Our friend D came out to Bangkok last week. Bjorn and I were more than delighted to have a familiar, friendly face around. However, I just might be the best, worst-tour guide ever.
We had made plans to meet at D’s hotel. Of course, we promptly got lost. We took the bus with the right number — but it was going in the wrong direction. No matter. We had Google maps to guide us — except it led to a college campus and called that his hotel. We took a taxi, thinking D’s hotel had to be close — and watched in dismay as the meter ticked ever higher as we speedily got stuck in traffic. Finally we jumped out and hoofed it to a nice-looking hotel. The concierge provided a map and 10 minutes later, we finally arrived at D’s hotel which was near the BTS Ploen Chit stop.
We headed off to the MBK mall (BTS stop: Siam) and managed to snag some food with just minutes to spare. (Pro tip: Even though signs say the MBK food court closes at 9 p.m., many vendors shut down at 8:30 p.m.) MBK is one of the older malls in Bangkok and looks like a bunch of street stalls got crammed into a building. I have doubts as to how good the deals are as MBK is always full of tourists and I’ve seen cheaper prices on the street (however, MBK’s prices are generally lower than that of other malls). After eating, we took a leisurely stroll around MBK (read: we got lost trying to find our way out to the BTS station).
MBK is a hop, skip and a jump away from the Siam Center and the Siam Paragon malls so we walked that way. Inside the Siam Center I oozed and gushed over its neo-goth/industrial/hipster interiors. I extolled its arty exhibitions and pretensions, the generously cool setting of its thermostat (the air-conditioning is on so high and cold that you need a sweater in there.) I jubilantly pointed out seating areas with convenient electrical sockets to charge laptops/tablets/phones (Siam Center encourages some serious hanging out.)
D listened politely and then said, “Um guys, I’m not really a mall pers–”

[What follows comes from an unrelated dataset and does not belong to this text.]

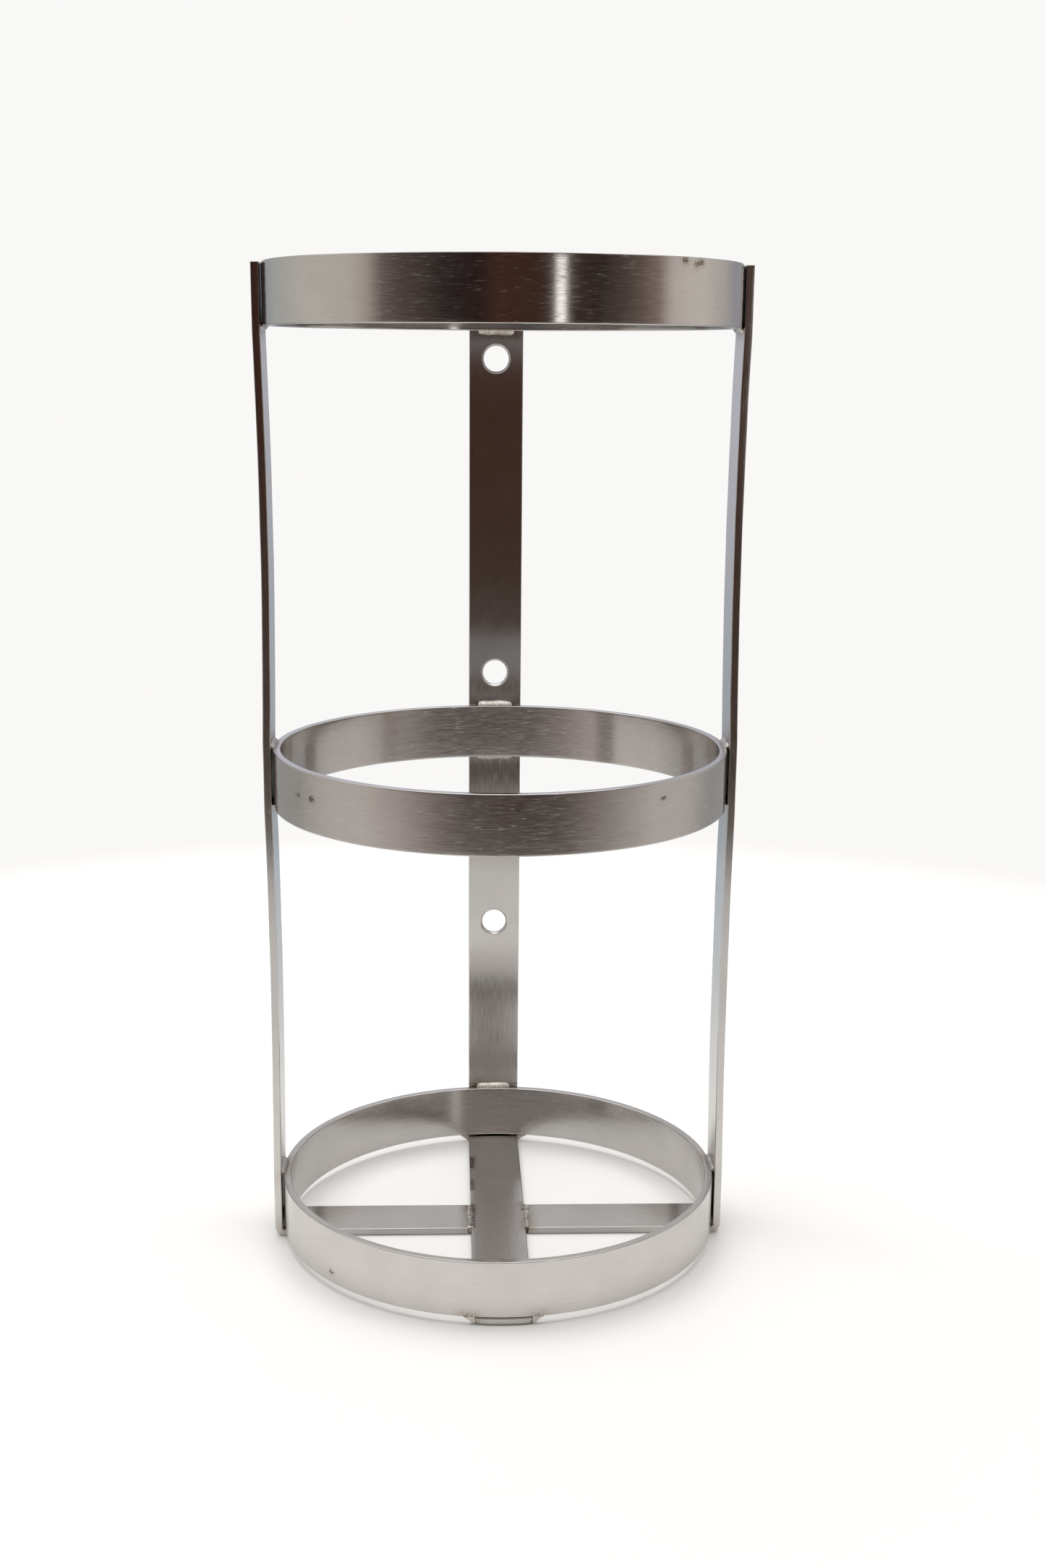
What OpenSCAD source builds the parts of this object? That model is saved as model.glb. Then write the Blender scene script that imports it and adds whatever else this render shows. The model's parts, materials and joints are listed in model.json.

“Ohhhh,” I said in hushed, reverential tones, cutting him off. “There’s my favorite place to take a nap.”
Then we hit the streets, which are alive with activity at night. We walked on sidewalks choked with people and vendors selling touristy schlock, showed D our favorite cheapie movie theater, went past the many bars with Thai women out front trying to entice customers inside.
I proved spectacularly unhelpful at navigating (in Northern California, I was known to have said, “Oh, I’ve never been this way before” the first FIVE times I traveled Durham-Pentz Road) or knowing anything about what D really wanted to see (Me: “They have local bands here?”).
After so much walking, I was direly in need of refreshment so we went to a nearby 7-Eleven. Whereupon we were so inspired that we HAD to go to Bjorn’s favorite 7-Eleven, a curiously L-shaped shop near D’s hotel.
Once inside the store, I was a fount of knowledge. I showed D some of my favorite snacks, just in case he, too, feels peckish every quarter of a mile/half-hour (whichever comes first).
“This taro bread is so good,” I said, holding up a mini-loaf with purple swirls.
“Eh, I’m not really into taro,” D said.
“That’s because you’re probably thinking about poi, a popular dish in Hawaii, which is also made from the taro plant but tastes pulpy and bland. Taro in bread and cakes tends to taste sweet, like candied sweet potatoes, but not as sugary and doesn’t have the same consistency.”
I spotted another snack and snatched it up. Seeing one left in a 7-Eleven late at night is a rarity. “Here, maybe you’ll like mamon more. It’s a Filipino butter cake with cheese on top. What’s incredible about this product is that it’s actually made by Goldilocks, a famous Filipino bakery, so I suspect this really is from the Philippines.”
I picked up another packet. “You should definitely try the mocha roll, at least. It’s coffee-flavored cake. It’s really good. The cake is light and fluffy, but the filling tastes and has the texture of butter, so you might want to watch out for that.”
D, probably in shock that we had deemed 7-Elevens worthy of not just one, but 2 stops within the space of an hour, nodded and listened in silence.
To those thinking of coming out and visiting us: Please do. We’d love to see you. We’d love to hang out.
We just can’t guarantee that the touring won’t be a whole lot more than snacking.